19 mai 2022
Tachfine Baida, « L’émergence du « Moujtamaâ al Mim » : Processus et dynamique de construction d’une minorité sexuelle au Maroc », HAL-SHS : études de genres, ID : 10670/1.nf693w
La dernière décennie a été caractérisée par l’essor d’un mouvement organisé appelant à la reconnaissance des droits des minorités sexuelles et de genre au Maroc. En 2020, en réaction à une campagne d’outing d’utilisateurs de sites de rencontres « Gay » sur les réseaux sociaux, une douzaine d’organisations de la société civile se revendiquant du Moujtamâa al Mim (Communauté Lesbienne, Gay, Bisexuelle Transgenre et Intersexe LGBTI) a exprimé dans une déclaration conjointe sa condamnation aux actes causant préjudice aux « minorités sexuelles » au Maroc. Ce discours, quasiment absent jusqu’alors, nous invite à interroger les processus de construction d’une « minorité sexuelle » dans le pays. Dans cet article, nous revisitons cette dynamique dans ses dimensions historique et sociologique. A travers une analyse du discours des acteurs de la société civile travaillant dans la diversité sexuelle et de genre au Maroc, nous examinons comment leur plaidoyer contribue à la représentation des individus de la diversité sexuelle et de genre comme faisant partie d’une «minorité». Cet article soutient que la diversité sexuelle et de genre au Maroc connait un processus de minoration qui s’inspire généralement des trajectoires de libération LGBTI dans les pays du Nord.

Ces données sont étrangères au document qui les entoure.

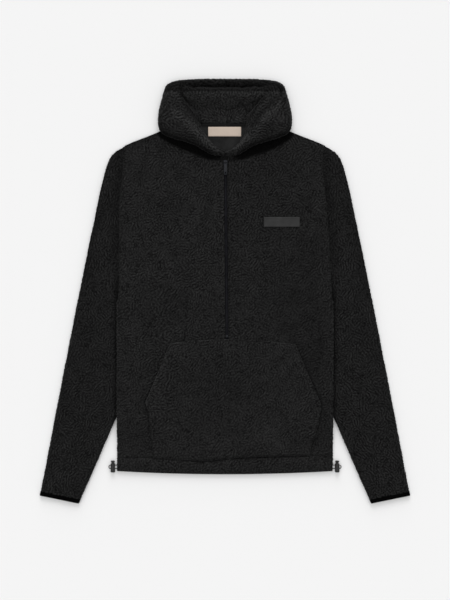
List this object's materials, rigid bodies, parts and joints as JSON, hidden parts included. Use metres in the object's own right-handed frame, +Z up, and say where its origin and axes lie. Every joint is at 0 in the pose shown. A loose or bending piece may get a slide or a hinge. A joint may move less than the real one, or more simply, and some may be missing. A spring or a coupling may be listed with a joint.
{
  "type": "sherpa fleece pullover",
  "caption": "Hooded half-zip sherpa fleece pullover laid flat on its back, with a kangaroo pocket, bound cuffs and a hem drawcord.",
  "frame": {"origin": "on the surface that the pullover lies on, under the middle of its box", "axes": "+Y towards the hood, +X to the side that carries the chest patch as seen from above, +Z up"},
  "size_m": [0.7774, 0.8903, 0.0275],
  "materials": {
    "fleece": "curly sherpa fleece, near black",
    "facing": "smooth knitted facing, dark grey",
    "binding": "elastic binding, black",
    "label": "woven label, beige, blank",
    "patch": "moulded rubber patch, dark grey, blank",
    "zip_tape": "woven zip tape and coil, blue black",
    "zip_metal": "coated metal, dark gunmetal",
    "plastic": "moulded plastic, black",
    "cord": "round elastic cord, black"
  },
  "bodies": {
    "garment": {"back_panel": "fleece", "front_panel": "fleece", "hem_back": "fleece", "hem_front": "fleece", "pocket": "fleece", "sleeve_left": "fleece", "sleeve_right": "fleece", "hood_left": "fleece", "hood_right": "fleece", "cuff_binding_left": "binding", "cuff_binding_right": "binding", "back_neck_facing": "facing", "neck_label": "label", "chest_patch": "patch", "zip_chain": "zip_tape", "zip_tape_left": "zip_tape", "zip_tape_right": "zip_tape", "zip_slider": "zip_metal", "toggle_left": "plastic", "toggle_right": "plastic", "cord_left": "cord", "cord_right": "cord"},
    "pull": {"zip_pull": "zip_metal"},
    "button_left": {"plunger_left": "plastic"},
    "button_right": {"plunger_right": "plastic"}
  },
  "joints": [
    {"name": "pull_flip", "type": "hinge", "parent": "garment", "child": "pull", "pos_m": [0.00098, 0.2695, 0.0124], "axis": [-1, 0, 0], "range_deg": [0, 135]},
    {"name": "press_left", "type": "slide", "parent": "garment", "child": "button_left", "axis": [0, -1, 0], "range_m": [0, 0.0025], "stiffness_N_per_m": 400},
    {"name": "press_right", "type": "slide", "parent": "garment", "child": "button_right", "axis": [0, -1, 0], "range_m": [0, 0.0025], "stiffness_N_per_m": 400}
  ]
}
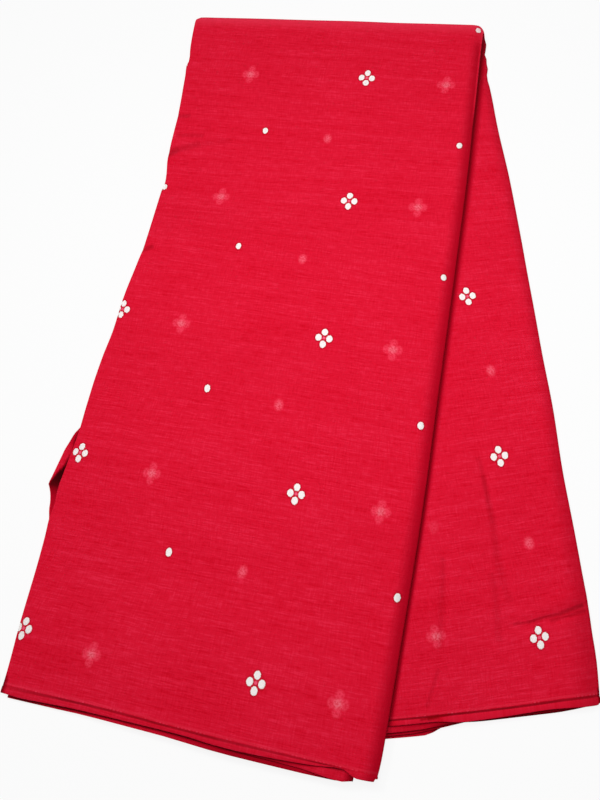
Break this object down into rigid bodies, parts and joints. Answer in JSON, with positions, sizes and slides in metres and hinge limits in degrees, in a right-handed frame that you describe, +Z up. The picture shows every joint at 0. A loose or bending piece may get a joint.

Dans l’objectif de faire avancer les droits et libertés sexuelles, les militant.es du Moujtamâa al Mim se sont revendiqué en tant que minorités sexuelles et de genre. Nous concluons que ce processus produit un effet paradoxal. Alors qu’il contribue à la visibilisation de la diversité sexuelle et de genre au Maroc, il participe néanmoins à sa stigmatisation sociojuridique par effet de catégorisation des individus selon leur orientation sexuelle. Ceci résulte, in fine, par l’adoption par les élites politiques au pouvoir d’un discours hostile à la diversité sexuelle et de genre, considérée de fait comme catégorie marginale dans la société marocaine.